海滩上不时的出现处决画面,城市里的人们提心吊胆,街头巷尾议论着总统的新政令,每个人都在猜测,下一个会不会轮到自己。
刚成为总统的时候,多伊像极得到糖果的孩子,他带着土著的自豪感走上权力的顶峰,仿佛要把所有的屈辱和愤怒都还给过去的统治者。
可惜,现实很快把这份激情磨成了尖刀,他用铁腕镇压反对者,用金钱收买高官,甚至连自己最亲近的朋友也难逃猜忌,政变、暗杀、背叛在他的世界里成了家常便饭。
利比里亚的土地上混乱萦绕,美裔黑人和土著黑人之间的裂痕越拉越大,仇恨早已渗透到每一条街道、每一块田地,表面上的统一只是短暂的假象。

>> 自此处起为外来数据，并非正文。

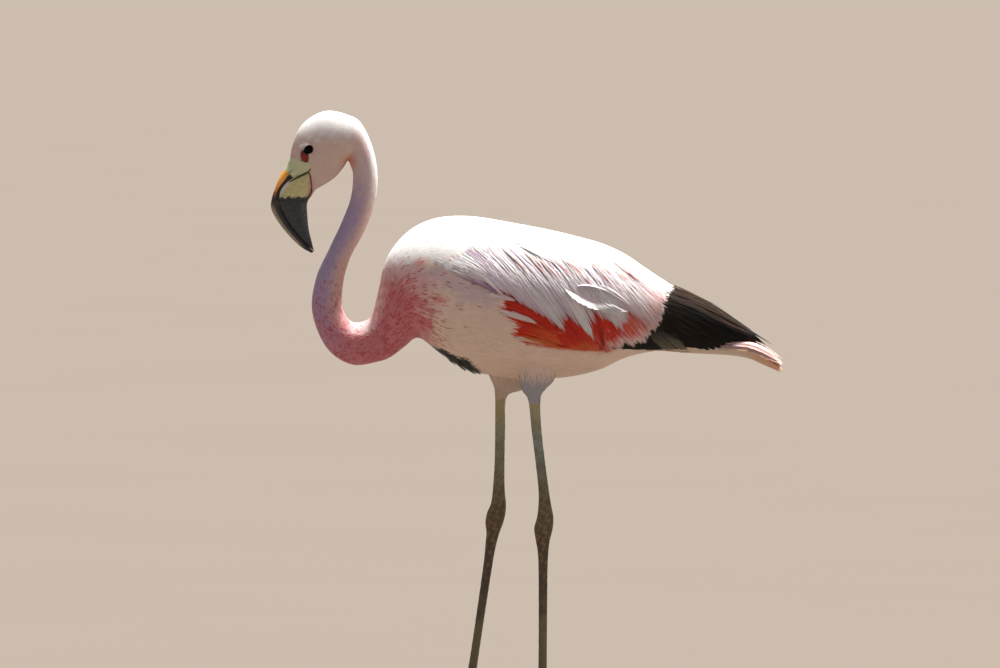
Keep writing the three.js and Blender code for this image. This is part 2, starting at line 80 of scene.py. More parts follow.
PALETTE = {
    "white": "fcf6f3", "lilac": "f8dfe4", "grey": "ead2dc", "blush": "fadcd8", "pink": "f6c4c0",
    "rose": "f0a098", "coral": "e66c5a", "crimson": "d62a10", "deep": "b8200e", "orange": "ea6a2c",
    "beige": "e6cdb8", "black": "262524", "brown": "41332a", "olive": "6a6248", "wine": "b8566a",
    # b48eac, a purple grey, is a painted shade under and between plumes
    "stain": "22241d", "plum": "b48eac", "mauve": "b9969c", "taupe": "c9a898", "belly": "f8d9c4",
    "down": "f6f0ec", "horn": "cfd2a8", "maroon": "4a1814",
}


# ---------------- small helpers


def paint(tone: str) -> Array:
    """Turns a hex code, or a name in the palette, into linear red, green and blue."""
    code = PALETTE.get(tone, tone)
    value = np.array([int(code[i:i + 2], 16) for i in (0, 2, 4)]) / 255
    return where(value <= 0.04045, value / 12.92, ((value + 0.055) / 1.055) ** 2.4)


def paints(tones: list[str] | tuple[str, ...]) -> Array:
    """Several colours, one row each."""
    return np.array([paint(tone) for tone in tones])


def mix(first: Array, second: Array | str, share: Array) -> Array:
    """Colours blended by a share for each point, first where it is 0."""
    second = paint(second) if isinstance(second, str) else second
    share = np.asarray(share)[..., None]
    return first * (1 - share) + second * share


def laid(colour: Array, *coats: tuple[Array | str, Array]) -> Array:
    """A colour with coats laid over it in turn, each a colour and its share for each point."""
    for coat, share in coats:
        colour = mix(colour, coat, share)
    return colour


def smooth(low: float, high: float, value: Array) -> Array:
    """A soft step, 0 below low and 1 above high, with level ends (3u^2 - 2u^3)."""
    u = clip((value - low) / (high - low), 0, 1)
    return u * u * (3 - 2 * u)


def bump(middle: float, spread: float, value: Array) -> Array:
    """A bell of height 1 at middle, exp(-(distance / spread)^2)."""
    return np.exp(-(((value - middle) / spread) ** 2))


def unit(vectors: Array) -> Array:
    """Vectors scaled to length 1."""
    return vectors / maximum(np.linalg.norm(vectors, axis=-1, keepdims=True), 1e-12)


def ring(count: int) -> Array:
    """Angles spaced evenly round a whole turn, in radians."""
    return linspace(0, TURN, count, endpoint=False)


def grid(along: Array, sides: int) -> tuple[Array, Array]:
    """Places along a tube and angles round it, as two arrays of one shape."""
    return along[:, None] + np.zeros(sides), ring(sides)[None] + np.zeros((len(along), 1))


def line(values: Array | tuple, at: Array, keys: Array | None = None) -> Array:
    """Rows of values read off between keys, which are 0, 1, 2 and so on where none are given."""
    keys = np.arange(len(values)) if keys is None else keys
    return np.stack([interp(at, keys, column) for column in np.transpose(values)], axis=-1)


def stack(*parts: Array) -> Array:
    """Parts of one shape side by side along a new last axis."""
    return np.stack(parts, axis=-1)


def bowed(first: Array, middle: Array, last: Array, u: Array) -> Array:
    """A parabola through first and last, drawn towards middle: a Bezier curve at u."""
    return first * (1 - u) ** 2 + middle * 2 * u * (1 - u) + last * u ** 2


def distance(spots: Array, first: Array, second: Array) -> Array:
    """How far each spot is from the nearest of the straight pieces between first and second."""
    away, edge = spots[..., None, :] - first, second - first
    share = clip(np.sum(away * edge, axis=-1) / np.sum(edge * edge, axis=-1), 0, 1)
    return np.linalg.norm(away - share[..., None] * edge, axis=-1).min(axis=-1)


def beside(points: Array, outline: Array) -> Array:
    """How far points are, in the side view, from a line of straight pieces."""
    return distance(points[..., [0, 2]], outline[:-1], outline[1:])


def inside(spots: Array, outline: Array, soft: float) -> Array:
    """How far spots lie within an outline: 1 inside, 0 outside, with a soft edge.

    It is a soft step of the signed distance to the nearest side. The spots may be points too,
    which are seen from the side; soft is half the width of the edge.
    """
    spots = spots[..., [0, -1]]
    first, second = outline, np.roll(outline, -1, axis=0)
    gap, edge = distance(spots, first, second), second - first
    x, z = spots[..., 0, None], spots[..., 1, None]
    fall = where(abs(edge[:, 1]) < 1e-9, 1e-9, edge[:, 1])
    crossed = (first[:, 1] > z) != (second[:, 1] > z)
    crossed = crossed & (x < edge[:, 0] * (z - first[:, 1]) / fall + first[:, 0])
    return smooth(-soft, soft, where(crossed.sum(axis=-1) % 2 == 1, gap, -gap))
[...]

多伊的暴力和贪婪让一切变得不可收拾,他喜欢在深夜里召集手下,低声询问谁又在背后说了什么,疑神疑鬼成了他最后的信任方式。
市民们越来越穷,街头的乞讨者越来越多,国家的财富却悄悄地流进了海对岸的银行账户,他的妻子在欧洲买下新房,孩子们在国外读书,仿佛利比里亚的苦难与自己无关。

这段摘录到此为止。